En su corazón cabe todo lo que hay en el mío. Lo acoge, lo hace suyo. No espera que sea perfecto. Me quiere como soy. Su costado es la puerta abierta para que yo pase, para que Él llegue a nosotros. Se conmueve ante mi dolor, ante mi cruz, ante mis heridas. Nada de lo mío le es indiferente. Y yo me arrodillo y lo adoro. ¿Cómo puede un herido sanar a otro herido? Porque es el único que puede comprender mis propias heridas. Porque ante Él no me siento inferior cuando me muestro frágil, vulnerable, humano. Porque ante su cruz no soy juzgado, y su compasión, su consuelo, su cercanía, sanan mi corazón.

En esos momentos, necesito sentirme querido y apoyado, no que alguien analice lo que me pasa desde la perfección y me diga teorías, o lo que he hecho mal, o lo que tengo que cambiar para hacerlo mejor. No, necesito a alguien que sufra conmigo, que le duela lo que a mí me duele, que me sostenga, que me dé la mano y me abrace. Que me acompañe cuando yo no entienda sin darme una respuesta fácil. Necesito a alguien que guarde silencio, porque mi dolor es sagrado y las palabras a veces son torpes. Que esté conmigo, que me sostenga.

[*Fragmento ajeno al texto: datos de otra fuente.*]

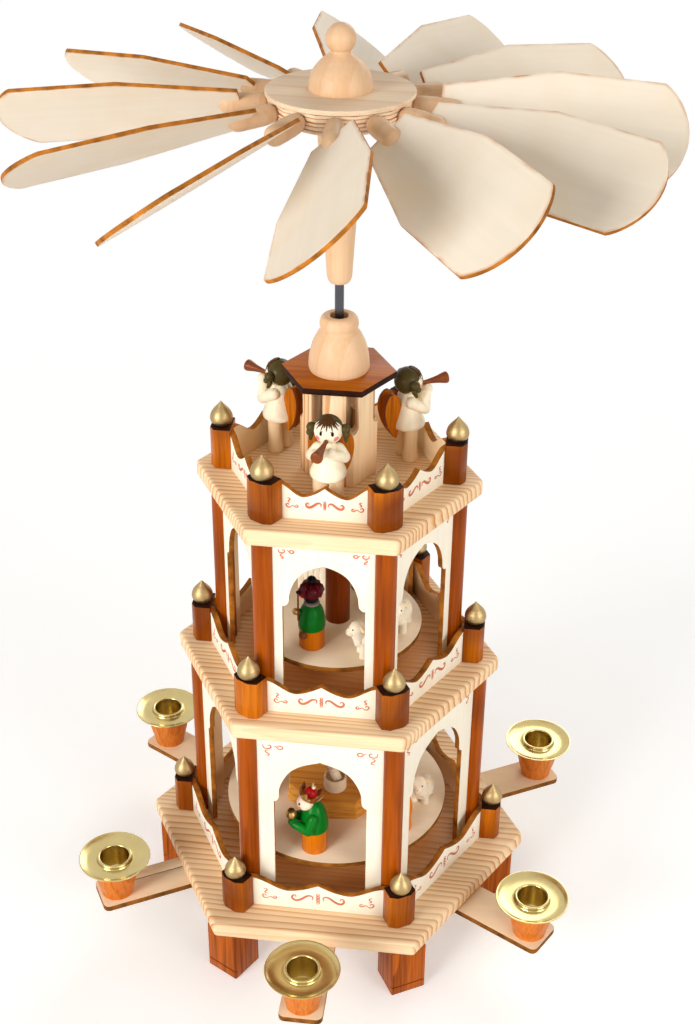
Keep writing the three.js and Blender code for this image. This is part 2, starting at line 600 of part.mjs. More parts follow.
function sheep(length, height, girth) {
  const back = height - girth;
  const parts = [
    new THREE.SphereGeometry(1, 8, 6).rotateZ(Math.PI / 2).scale(length / 2, girth, girth)
      .translate(length * 0.1, 0, back),
    bar([-0.32 * length, 0, back + 0.3 * girth], [-0.5 * length, 0, height - 0.2 * girth], 2.6, 2.4, 5),
    ball(3.3, -0.5 * length, 0, height - 0.2 * girth, 6, 4),
    bar([-0.5 * length, 0, height - 0.2 * girth], [-0.5 * length - 4.6, 0, height - 2.6], 2.5, 1.6, 5),
  ];
  for (const [x, y] of [[-0.16, -1], [-0.16, 1], [0.34, -1], [0.34, 1]]) {
    parts.push(bar([x * length, y * 0.5 * girth, 0], [x * length, y * 0.5 * girth, back], 1.5, 1.8, 4));
  }
  return union(parts.map(solid));
}

// Cradle: turned tub with the child lying back in it
const cradle = union([
  solid(turned([[0, 0], [5.6, 0], [5.8, 1.2], [5.6, 7.5], [4.9, 7.5], [4.6, 3.5], [0, 3.5]], 12)),
  solid(bar([1.8, 0, 3], [-0.6, 0, 9.6], 2.6, 2.4, 7)),
  solid(ball(2.6, -1.1, 0, 12, 7, 5)),
]);

// Each stands at an inset from the rim of what carries it, at a bearing, and faces a bearing
function stand(name, body, look, carrier, inset, bearingAngle, facing) {
  const r = carrier.rim - inset;
  addPiece(name, body, look, {
    x: r * Math.cos(radians(bearingAngle)),
    y: r * Math.sin(radians(bearingAngle)),
    z: carrier.top + SEAT_GAP,
    turn: facing - 180,
    group: rotor,
  });
}
const lowerDisc = { rim: lowerDiscR, top: lowerDiscTop };
const upperDisc = { rim: upperDiscR, top: upperDiscTop };
const stage = { rim: STAGE_R, top: stageTop };
stand("lower_king", crownedKing(), GREEN, lowerDisc, 10.4, -96.3, 195);
stand("cradle", cradle, TURNED, stage, 14.2, -86.3, 180);
stand("kneeling_figure", robedFigure(33), ORANGE, lowerDisc, 12.5, -35.2, 150);
stand("standing_figure", robedFigure(36), RED, lowerDisc, 11.5, 202.5, 20);
stand("lamb", sheep(14, 12.6, 5.6), FLEECE, lowerDisc, 11.3, -1.9, 255);
stand("upper_king", turbanedKing(), GREEN, upperDisc, 15.2, -110.9, 200);
stand("sheep_1", sheep(17, 13.5, 5), FLEECE, upperDisc, 7, -52.3, 200);
stand("sheep_2", sheep(15, 13, 4.8), FLEECE, upperDisc, 9.8, -6.6, 262);
stand("sheep_3", sheep(17, 13.5, 5), FLEECE, upperDisc, 11.8, 121.5, 170);
stand("back_figure", robedFigure(31), BROWN, upperDisc, 11.7, 72.8, 60);

export default root;
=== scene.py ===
"""Three-storey candle pyramid: pine storeys, stained columns, painted figures and a winged rotor.

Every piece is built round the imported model, in metres, with its place in its mesh.
"""
import math

import bpy
from mathutils import Matrix, Vector


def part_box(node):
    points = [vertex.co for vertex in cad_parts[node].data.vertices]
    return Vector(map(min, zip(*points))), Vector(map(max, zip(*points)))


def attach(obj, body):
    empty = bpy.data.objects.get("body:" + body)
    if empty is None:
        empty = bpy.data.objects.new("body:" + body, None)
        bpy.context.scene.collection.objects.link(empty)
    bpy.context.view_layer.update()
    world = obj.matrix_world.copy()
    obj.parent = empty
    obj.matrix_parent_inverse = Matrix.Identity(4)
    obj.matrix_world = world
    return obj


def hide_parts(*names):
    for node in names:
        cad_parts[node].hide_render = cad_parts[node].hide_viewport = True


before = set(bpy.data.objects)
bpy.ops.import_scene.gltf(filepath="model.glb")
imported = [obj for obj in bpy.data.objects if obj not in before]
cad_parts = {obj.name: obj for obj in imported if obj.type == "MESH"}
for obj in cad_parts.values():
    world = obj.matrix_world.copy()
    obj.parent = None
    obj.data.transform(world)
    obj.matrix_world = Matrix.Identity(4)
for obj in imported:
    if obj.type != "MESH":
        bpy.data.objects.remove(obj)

bl_info = {
    "name": "Candle pyramid",
    "version": (1, 0, 0),
    "blender": (4, 5, 0),
    "location": "View3D > Sidebar > Pyramid",
    "description": "Builds a three-storey wooden candle pyramid round its packed model",
    "category": "Object",
}

# One millimetre in metres, and the bearings of the hexagon's corners and sides (degrees)
MM = 0.001
SIDES = 6
CORNERS = [60 * i for i in range(SIDES)]
FLANKS = [60 * i + 30 for i in range(SIDES)]
COS30 = math.cos(math.pi / 6)

# Radii of the plates' hole for the shaft, the bell's bore and the circle of the angels (mm)
SHAFT_HOLE = 3.6
GUIDE_BORE = 2.4
ANGEL_CIRCLE = 33.95

# Drip dish below its socket's top, pegs above the hub's underside, and air under a figure (mm)
DISH_DROP = 3
PEG_HEIGHT = 6.8
FIGURE_GAP = 0.05

# Bearings of the arm that has split and of a corner of the eight-sided stage (degrees)
SPLIT_ARM = 210
STAGE_CORNER = -106

# A blade's root (distance and half width), its shoulder, the start of its round tip and the tip's reach (mm)
BLADE_ROOT = (39.85, 10.45)
BLADE_SHOULDER = 86
BLADE_END = 128.4
BLADE_TIP = 10.9

# A face is a top or an underside if its normal's Z is beyond FLAT, and a sawn outline if it has more
# corners than OUTLINE_CORNERS
FLAT = 0.8
OUTLINE_CORNERS = 20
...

El dolor me aleja de las personas a las que no les importo mucho, y me ata mucho más profundamente a los que me quieren. El amor probado es invencible. Es eterno. Siempre deseamos que las personas cercanas se pongan en nuestro lugar cuando sufrimos. Y cuando amamos mucho a alguien desearíamos sufrir en su lugar. Eso es lo que Jesús hace en la cruz. Se pone en mi lugar. Muere por mí. Es su amor probado. En su cruz está mi cruz, y Él ya ha vencido. Hoy, en la cruz, a cada uno nos dice: «Te quiero, ven, te esperaba, en mi cruz tienes un lugar. Ya sé que a veces no encuentras sentido a tu vida, pierdes la esperanza y sientes que tu vida no vale para nada. Estoy a tu lado, te acompaño, te ayudaré a ver detrás de todo mi mano cuidándote, también en eso que te cuesta más». Así nos salva, así nos sana. Desde su cruz, desde nuestra cruz. Lo adoramos en silencio. Oculto en la cruz nos ama. Le decimos que una sola palabra bastará para sanarnos. Él se parte por mí en cada misa. Sus heridas nos sanan. Su amor nos cura. Sólo el amor puede calmar mi sed, sanar mi herida.

Hoy, ante Jesús en la cruz, ante Jesús en la Eucaristía, le pido que modele mi corazón según el suyo, que haga mi vida a su medida, que me ayude a donarme como Él se dona, a ponerme en el lugar del otro, a comprenderlo, a acogerlo, a perdonarlo. A preocuparme de los demás en medio de mis dificultades. A mirar más allá. A tener compasión y estar como María, al pie de la cruz de otros. Nadie quiere la cruz, ni la nuestra ni la de los que amamos. Nos duele. Pero creo que la cruz de Jesús es el sello de nuestro amor.

La vida sólo merece la pena si la donamos, si nos entregamos amando, si sostenemos otras cruces, si miramos como Él nos mira.